Mesele bilmemek değil. Dar anlamı ile cehalet, bilmemek olsa bile… Zira insan bu dünyada birçok şeyin cahilidir. İstediğiniz kadar iyi bir biyolog olun, aracınız bozulduğunda eliniz böğrünüzde kalırsınız. Fırtınalı bir denizde, şöhretli bir modacı olmanız sorunu çözmez. Bir miçonun şansı sizden daha fazladır. İnsan yeter ki yaptığı işin cahili olmasın.
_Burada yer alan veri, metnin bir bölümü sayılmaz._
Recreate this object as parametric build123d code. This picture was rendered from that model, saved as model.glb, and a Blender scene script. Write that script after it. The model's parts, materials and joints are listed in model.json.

Yargı yolunu seçemeyen avukat, yapı türünü ayıramayan inşaat mühendisi, damar yolu açamayan doktor sorunludur. Diploma veya statüsüne bakmadan cahil olduğuna hükmedilir. Ancak kim olursanız olun, bildiğiniz bilmediğinizin yanında, devede kulak misalidir…
D.Denicola “Cehaleti Anlamak” olarak Türkçeye çevrilen eserinde, konuyu enine boyuna masaya yatırmıştı. Kitaptan en fazla “Ada” benzetmesi aklımda kaldı. İnsanı, bilgi okyanusunda küçük bir ada olarak tasvir etmişti. Bildiğimiz, demişti, bu devasa su kütlesinin dalgalarının, bizim minicik sahilimize bıraktığı kadardır.
Kendi sahillerinizi dolaşın bakalım… Ne bulabileceksiniz?
Bilim, felsefe ve düşünce ile uğraşanlar bilirler… Arif, sanatkâr ve mistikler sezerler. İnsanın sınırları vardır, bildiklerinin de… Fizikçileri okumadan, yaşadığımız yerküre, evren ve parçacıklar dünyasına ait her bilgiye sahip olduğumuzu düşünebilirsiniz. Hareketin yasalarını ortaya koyan Newton’un son sözü söylediği düşünülüyordu. Hâlbuki Einstein denilen bir dahi, Makro Kozmosta bu yasaların çalışmadığını gösterdi. Nihayet eksik kalmadı derken, Max Planck ve diğerleri, Mikro Kozmosta işlerin böyle yürümediğini ve kuantum mekaniğini ileri sürdüler. Yani henüz etrafımızda dahi neler olup bitiyor anlayabilmiş değiliz. Bulduğumuz bilimsel kanunlara, güçlü teorilere bile “sınırlı” demek zorundayız.
Cehaletimiz, yani bilmediklerimiz sonsuz olduğuna göre, kimi cahillikle suçlayacağız? Herhalde adres olarak Sokrates’i göstereceğiz. “Bildiğim tek şey hiçbir şey bilmediğimdir” der büyük filozof… Mesele bilmediğini fark etmektir. Had bilmektir. Bol keseden atmamaktır. Her zaman yanılma payını hesaba katıp, ihtiyatı elden bırakmamaktır.
Etrafınıza bakın lütfen… Sonsuz bir merakla hayatını öğrenmeye adamış olanlar, kendilerinden hiç emin olamamışlardır. Öğrenmek onlar için tuzlu su içmeye benzer… İçtikçe hararetleri artar. Kitap raflarında eğik bir baş, laboratuvarda aç bir mide, yazı masası başında kan çanağına dönmüş bir gözdür bu insanlar… İnternet çağındayız. Bilgiye derhal ulaşmak mümkün. Bir tıklayın bakalım, Albert Einstein nasıl ölmüş? Vefatından hemen önce sekreterinden çalışma notlarını, kalemini, gözlüğünü ister. Onu ölümsüz yapan, yarını görmeyeceğini bilse dahi hayatı boyunca yürüttüğü büyük savaşı sürdürmektir…
Bizim işimiz ise hayli kolay… Bilmediğimiz şey yok nasılsa! Tarih, siyaset, ekonomi… her mevzudan anlarız. Otoritelere uzmanlık alanlarında dersler veririz. Uydurduklarımıza başkalarının da inanmasını bekleriz. Saçmalıklarımıza gülenleri, hainlikle suçlarız. Fiziksel ve psikolojik şiddet uygularız. Hakikati bulmuşuz… Başka söze ne hacet?
Bir caps vardı, çok beğenmiştim: “Cehalet ne güzel şey lan… Her şeyi biliyorsun!” Söz uzayınca, fikir de kaybolur. Noktalayalım: Asıl cehalet, bilmediğini bilmemektir.